American Airlines has been approved to become the first commercial carrier to receive FAA (Federal Aviation Administration) to use the Apple iPad in the cockpit during “all phases of flight” the company said in its official press release — touting the expansion of their iPad Electronic Flight Bag program.
“This is a very exciting and important milestone for all of us at American Airlines,” said Captain John Hale, American's Vice President – Flight.
“With this approval from the FAA, we will be able to use iPad to fully realize the benefits of our Electronic Flight Bag program, including improving the work environment for our pilots, reducing our dependency on paper products and increasing fuel efficiency on our planes. We are equipping our people with the best resources and this will allow our pilots to fly more efficiently.”

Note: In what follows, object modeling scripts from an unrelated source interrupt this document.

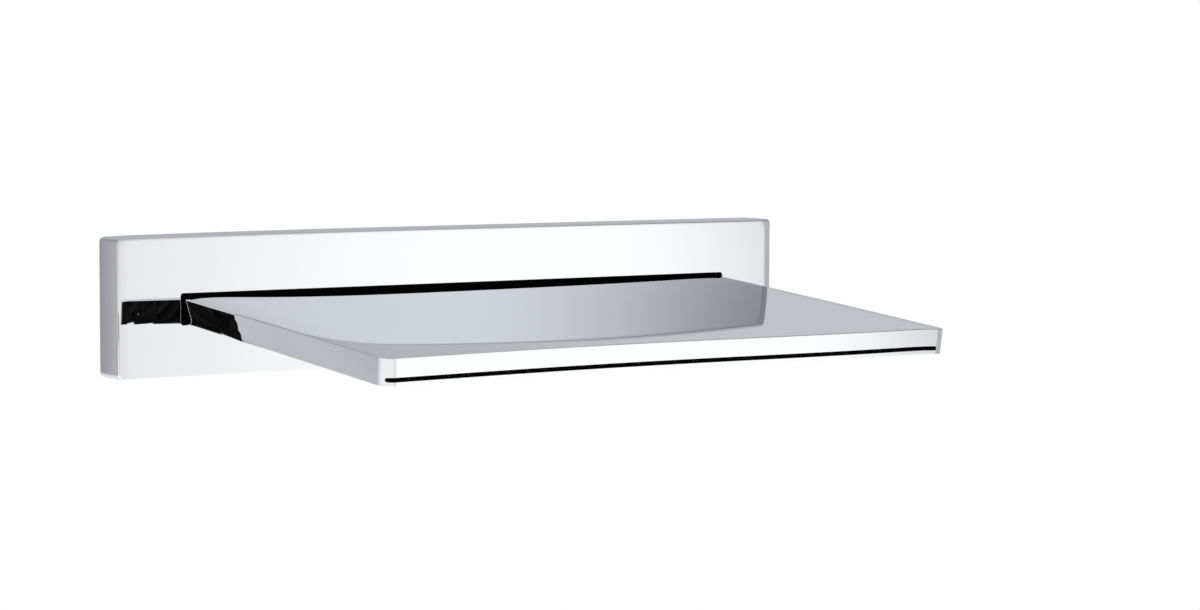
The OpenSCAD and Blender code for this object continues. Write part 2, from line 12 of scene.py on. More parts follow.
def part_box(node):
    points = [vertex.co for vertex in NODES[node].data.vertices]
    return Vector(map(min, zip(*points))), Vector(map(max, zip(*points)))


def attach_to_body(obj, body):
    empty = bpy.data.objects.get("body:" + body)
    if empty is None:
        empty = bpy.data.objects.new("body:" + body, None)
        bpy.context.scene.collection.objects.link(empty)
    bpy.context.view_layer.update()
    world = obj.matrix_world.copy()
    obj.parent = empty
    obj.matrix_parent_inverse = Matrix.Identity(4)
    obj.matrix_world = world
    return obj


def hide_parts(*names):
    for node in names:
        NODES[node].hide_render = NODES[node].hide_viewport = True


bl_info = {
    "name": "Waterfall bath filler",
    "version": (1, 0, 0),
    "blender": (4, 5, 0),
    "location": "View3D > Sidebar > Bath filler",
    "description": "Builds a wall-mounted waterfall bath filler piece by piece",
    "category": "Add Mesh",
}

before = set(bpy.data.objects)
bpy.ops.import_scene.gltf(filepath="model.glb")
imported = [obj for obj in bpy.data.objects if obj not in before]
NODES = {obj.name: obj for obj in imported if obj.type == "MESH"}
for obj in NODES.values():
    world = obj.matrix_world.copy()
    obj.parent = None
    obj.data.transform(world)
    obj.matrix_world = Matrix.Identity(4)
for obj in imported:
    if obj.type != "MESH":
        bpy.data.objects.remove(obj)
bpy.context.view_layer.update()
BODY = "root"
MERGE = 1e-6  # points closer than this are one
NO_AREA = 1e-14  # faces smaller than half of this, in square metres, are left out
MILLIMETRE = 0.001
PLAY = 0.0001  # gap round the pieces in the blade's channel
CAMERA_PLACE = (-0.60285, -1.00328, 0.08105)
SENSOR_WIDTH = 36.0  # millimetres


def node_size(node):
    """Size of a packed node along each axis."""
    low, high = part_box(node)
    return high - low


# Sizes and finishes that a user would change

def length(name, default, description):
    """A length in metres."""
    return bpy.props.FloatProperty(
        name=name, description=description, default=default, min=0.0,
        unit="LENGTH", subtype="DISTANCE", precision=5,
    )


def offset(name, default, description):
    """A length that may be negative."""
    return bpy.props.FloatProperty(
        name=name, description=description, default=default,
        unit="LENGTH", subtype="DISTANCE", precision=5,
    )


def angle(name, default, description):
    """An angle, given in degrees."""
    return bpy.props.FloatProperty(
        name=name, description=description, default=math.radians(default),
        unit="ROTATION", subtype="ANGLE",
    )


def share(name, default, description):
    """A number from 0 to 1."""
    return bpy.props.FloatProperty(
        name=name, description=description, default=default, min=0.0, max=1.0, subtype="FACTOR",
    )


def number(name, default, description):
    """A plain number."""
    return bpy.props.FloatProperty(name=name, description=description, default=default)


def colour(name, default, description):
    """A colour."""
    return bpy.props.FloatVectorProperty(
        name=name, description=description, default=default, min=0.0, max=1.0,
        size=3, subtype="COLOR",
    )


class PlateSizes(bpy.types.PropertyGroup):
    """Cover plate on the wall."""

    width: length("Width", node_size("cover_plate").x, "Width of the plate")
    height: length("Height", node_size("cover_plate").z, "Height of the plate")
    depth: length("Depth", node_size("cover_plate").y, "Distance of the front face from the wall")
    side_wall: length("Side wall", 0.003, "Thickness of the left and right walls")
    rim_wall: length("Rim wall", 0.0025, "Thickness of the top, bottom and front walls")
    edge_radius: length("Edge radius", 0.0004, "Radius of the upright front edges")
    crown: length("End crown", 0.000275, "How far the face is polished back at its ends")
    crown_run: length("End crown run", 0.0037, "Width of the polished zone at each end")
    corner_crown: length("Corner crown", 0.00028, "How far the face is polished back at its corners")
    corner_run: length("Corner crown run", 0.0065, "Reach of the polished zone at the corners")
    rim_crown: length("Rim crown", 0.00006, "How far the face is polished back at its long edges")
    rim_crown_run: length("Rim crown run", 0.0016, "Width of the polished zone along the long edges")
    side_crown: length("Side crown", 0.00012, "How far the side faces bulge across their depth")
    corner_radius: length("Corner radius", 0.002, "Radius of the corners, seen from the front")
    fillet: length("Fillet", 0.00035, "Polished round on the crisp edges")
    top_fillet: length("Top fillet", 0.001, "Polished round along the face's upper edge")
    droop: length("Left droop", 0.00066, "How far the top edge falls towards its left end")
    droop_run: length("Left droop run", 0.12, "Length over which the top edge falls to the left")
    end_droop: length("Left end droop", 0.00022, "How much further it falls at the very end")
    end_droop_run: length("Left end droop run", 0.015, "Length of that last part")
    hole_half: length("Aperture half width", 0.12465, "Half the aperture's width")
    hole_top: offset("Aperture top", 0.0047, "Height of the aperture's upper edge")
    hole_bottom: offset("Aperture bottom", -0.00723, "Height of the aperture's lower edge")
    hole_radius: length("Aperture radius", 0.001, "Corner radius of the aperture")
    hole_fillet: length("Aperture fillet", 0.00012, "Polished round on the aperture's edge")
    grub_at: length("Grub screw place", 0.11, "Distance of each grub screw from the middle")
    grub_depth: length("Grub screw depth", 0.008, "Distance of the grub screws from the wall")
    grub_radius: length("Grub hole radius", 0.00205, "Radius of the grub screws' holes")
    stop_width: length("Stop width", 0.016, "Width of the stops inside the top wall")
    stop_height: length("Stop height", 0.0019, "Height of the stops inside the top wall")
    seal_depth: length("Seal depth", 0.003, "Depth kept free for the foam seal")


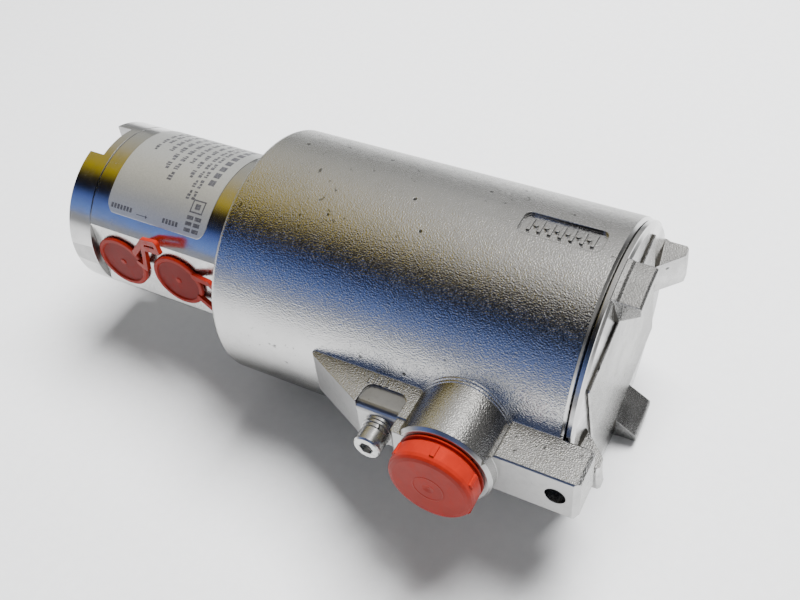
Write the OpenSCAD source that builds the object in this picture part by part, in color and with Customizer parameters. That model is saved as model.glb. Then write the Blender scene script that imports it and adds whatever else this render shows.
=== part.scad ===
// Flameproof stainless-steel solenoid valve, 3/2-way, direct acting.
// The valve axis is X and the conduit entry, inlet and exhaust ports face -Y. Shapes are
// drawn about the valve axis from the housing's valve end, and place() sets them on the ground.

/* [Housing] */
// outer radius of the cast coil housing
housing_r = 41.5; // [41:0.5:43]
// length of the coil housing
housing_len = 115.8; // [115.6:0.2:117]
// radius of the coil chamber
chamber_r = 35; // [34.6:0.2:35.4]
// distance of the conduit boss from the housing's valve end
boss_x = 87.3; // [86:0.5:89]
// radius of the conduit boss
boss_r = 15; // [14.6:0.2:15.6]
// height of the conduit boss above the valve axis
boss_h = 57.5; // [57:0.5:59]
// radius of the conduit entry thread, M20
conduit_r = 9.25; // [9:0.05:9.4]
// half width of the earth wedge and the locking block
block_half = 7.8; // [7.4:0.2:8.2]
// height of the locking block's face above the valve axis
block_h = 53.5; // [53:0.25:54]
// height of the earth screw's spot face above the valve axis
wedge_h = 52.6; // [52:0.2:53]

/* [Cover] */
// radius of the cover flange
flange_r = 41; // [40.6:0.1:41]
// thickness of the cover flange
flange_t = 2.4; // [2.2:0.1:2.8]
// height of the lugs above the flange face
lug_h = 7.5; // [6.5:0.5:8.5]
// direction of the first lug, measured from the conduit boss
lug_turn = 78; // [70:1:86]
// radius of the cover thread
cover_thread_r = 36; // [35.9:0.05:36.1]

/* [Valve body] */
// radius of the turned valve body
body_r = 28.9; // [28.5:0.1:29.2]
// distance from the housing to the end cap
body_len = 59.7; // [59.5:0.1:60]
// distance of the milled flats from the valve axis
flat_h = 25.9; // [25.8:0.1:26.2]
// distance of the inlet port from the housing
inlet_x = 25.2; // [25:0.1:25.6]
// distance of the outlet port from the housing
outlet_x = 37; // [36.8:0.1:37.2]
// distance of the exhaust port from the housing
exhaust_x = 48.8; // [48.6:0.1:49]
// radius of the port threads, 1/4 NPT
port_r = 5.8; // [5.6:0.05:5.9]
// length of the end cap's rim
cap_len = 9.7; // [9:0.1:10.5]
// width of the spanner slot across the end cap
slot_w = 15.3; // [14:0.1:16]

/* [Solenoid] */
// radius of the plunger
plunger_r = 9.2; // [9.1:0.05:9.2]
// travel of the plunger
stroke = 2.0; // [1.6:0.1:2]

/* [Conduit plug] */
// radius of the conduit plug's knob
knob_r = 12.9; // [12.6:0.1:13.1]
// height of the knob's face above the valve axis
knob_h = 65.5; // [65:0.25:66]

/* [Port plugs] */
// tilt of the pull loops away from the flat
strap_tilt = 14; // [12:1:20]

/* [Hidden] */
$fn = 96;
plate_t = 0.9;
flange_x = housing_len + 0.3;
face_x = flange_x + flange_t;
lug_x = face_x + lug_h;
end_x = -body_len - cap_len - 0.1;
cap_x = -body_len - 0.1;
// middle of the whole valve in plan, and its axis one housing radius up
off = [-(lug_x + end_x) / 2, (knob_h - housing_r) / 2, housing_r];
// face of the fixed pole, end of the plunger, and place of the exhaust seat
pole_x = 30;
plunger_x = pole_x + 0.3 + stroke;
exhaust_seat_x = -40.75 - stroke;
thread_in_r = cover_thread_r + 0.3;
earth_x = 65.6;
lock_x = 118.7;
pad_x = 98.1;
// machined land on the earth wedge, and the easing of the cast blocks' long edges
land_x = 64.9;
land_h = 48.9;
land_deep = 0.8;
block_ease = 0.64;
ink = "#26292c";

// ---------- helpers ----------
module place() {
    translate(off) children();
}

// cylinder along X from x0 to x1
module xcyl(r, x0, x1, y = 0, z = 0, fn = 96) {
    translate([x0, y, z]) rotate([0, 90, 0]) cylinder(r = r, h = x1 - x0, $fn = fn);
}

// tube along X
module xtube(ro, ri, x0, x1) {
    difference() {
        xcyl(ro, x0, x1);
        xcyl(ri, x0 - 1, x1 + 1);
    }
}

// solid of revolution about X, points are [radius, x]
module xrev(pts) {
    rotate([0, 90, 0]) rotate_extrude($fn = 128) polygon(pts);
}

// cylinder along -Y from height h0 to h1
module ycyl(r, h0, h1, x = 0, z = 0, fn = 96) {
    translate([x, -h0, z]) rotate([90, 0, 0]) cylinder(r = r, h = h1 - h0, $fn = fn);
}

// solid of revolution about -Y, points are [radius, height]
module yrev(pts, x = 0, z = 0) {
    translate([x, 0, z]) rotate([90, 0, 0]) rotate_extrude($fn = 96) polygon(pts);
}

// ring of round section about X
module xring(r, t, x) {
    translate([x, 0, 0]) rotate([0, 90, 0]) rotate_extrude($fn = 96)
        translate([r, 0]) circle(r = t, $fn = 32);
}

// hexagonal prism along X, w across flats
module xhex(w, x0, x1) {
    translate([x0, 0, 0]) rotate([0, 90, 0]) rotate([0, 0, 30])
        cylinder(r = w / 2 / cos(30), h = x1 - x0, $fn = 6);
}

// flat bar with chamfered corners, built in the XZ plane and raised along -Y
module chamfer_bar(x0, x1, z0, z1, h0, h1, c) {
    translate([0, -h0, 0]) rotate([90, 0, 0]) linear_extrude(height = h1 - h0)
        polygon([[x0 + c, z0], [x1 - c, z0], [x1, z0 + c], [x1, z1 - c],
            [x1 - c, z1], [x0 + c, z1], [x0, z1 - c], [x0, z0 + c]]);
}

// cutter that rounds an edge along X, where a -Y face meets a +Z face
module edge_cut(x0, x1, y, z, r) {
    translate([x0, y, z]) rotate([90, 0, 90]) linear_extrude(height = x1 - x0)
        polygon(concat([[r, 1], [-1, 1], [-1, -r]],
            [for (t = [0:15:90]) [r - r * cos(t), r * sin(t) - r]]));
}

// rounded rectangle in the XY plane
module round_rect(w, d, r) {
    square([w - 2 * r, d], center = true);
    square([w, d - 2 * r], center = true);
    for (i = [-1, 1], j = [-1, 1])
        translate([i * (w / 2 - r), j * (d / 2 - r)]) circle(r = r, $fn = 32);
}

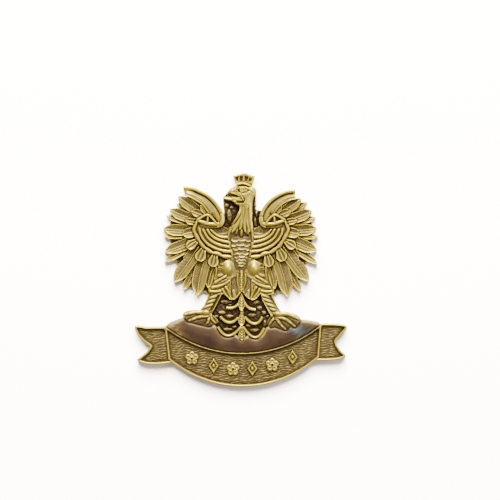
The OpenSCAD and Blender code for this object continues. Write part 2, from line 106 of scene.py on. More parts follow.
UNDER_QUILLS = {
    -1: [((-13.7, 16.2), (-10.0, 14.2), 1.5, 0), ((-15.9, 13.6), (-11.0, 12.2), 1.5, 0),
         ((-16.4, 9.2), (-11.0, 9.6), 1.4, 0), ((-16.3, 3.8), (-10.6, 6.9), 1.6, -0.1),
         ((-12.3, -2.2), (-9.6, 2.2), 1.6, -0.1)],
    1: [((14.1, 16.5), (10.4, 14.4), 1.5, 0), ((15.9, 13.3), (11.0, 12.0), 1.5, 0),
        ((16.5, 9.1), (11.0, 9.6), 1.4, 0), ((16.3, 3.3), (10.8, 6.8), 1.6, 0.1),
        ((12.7, -2.5), (9.8, 2.2), 1.6, 0.1)]}
# Small coverts, drawn on the left wing
COVERTS = [((-8.6, 15.9), (-6.3, 13.9), 1.7, 0), ((-10.6, 14.7), (-7.9, 13.6), 1.5, 0),
           ((-11.9, 12.7), (-9.4, 12.2), 1.3, 0), ((-12.4, 9.7), (-9.6, 10.3), 1.9, 0),
           ((-11.4, 6.9), (-9.0, 8.6), 2.2, 0), ((-9.0, 4.1), (-7.8, 7.0), 2.5, 0),
           ((-6.1, 2.9), (-5.4, 5.9), 2.4, 0)]
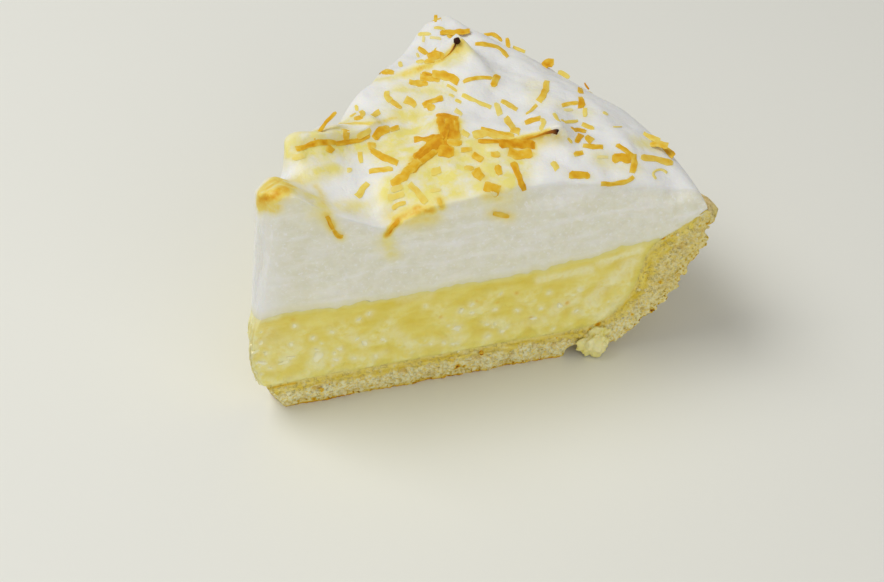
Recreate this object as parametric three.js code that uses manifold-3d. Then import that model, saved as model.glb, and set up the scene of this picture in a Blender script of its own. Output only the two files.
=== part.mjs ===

By using an iPad to replace paper-based reference materials and manuals, American Airline pilots will be able to remove a 35-pound kitbag — saving the airline an estimated $1.2 million of fuel annually based on current fuel prices.
The tablets will utilize mobile software and data from Jeppesen. The Jeppesen app is approved for gate-to-gate use throughout all phases of flight. Although the app is a free download, you must have a valid Jeppesen electronic charting serial number in order to activate coverage.
The airline is also pushing forward with an initiative to put iPads in the hands of Flight Attendants as well, which will ultimately “give them better information about the customers on their flight and their travel needs,” according to American Airlines.
Apple iPads will start rolling out to pilots this month on the airline's 777 fleet — with FAA approval for use in all fleet types expected by the end of 2012. All active pilots and instructors will be getting their own iPad device in order to ease the company-wide transition over to tablets.
While the iPad is “the first FAA-approved device to be tested” — other tablets will be evaluated for in-flight use if and when they receive FAA approval.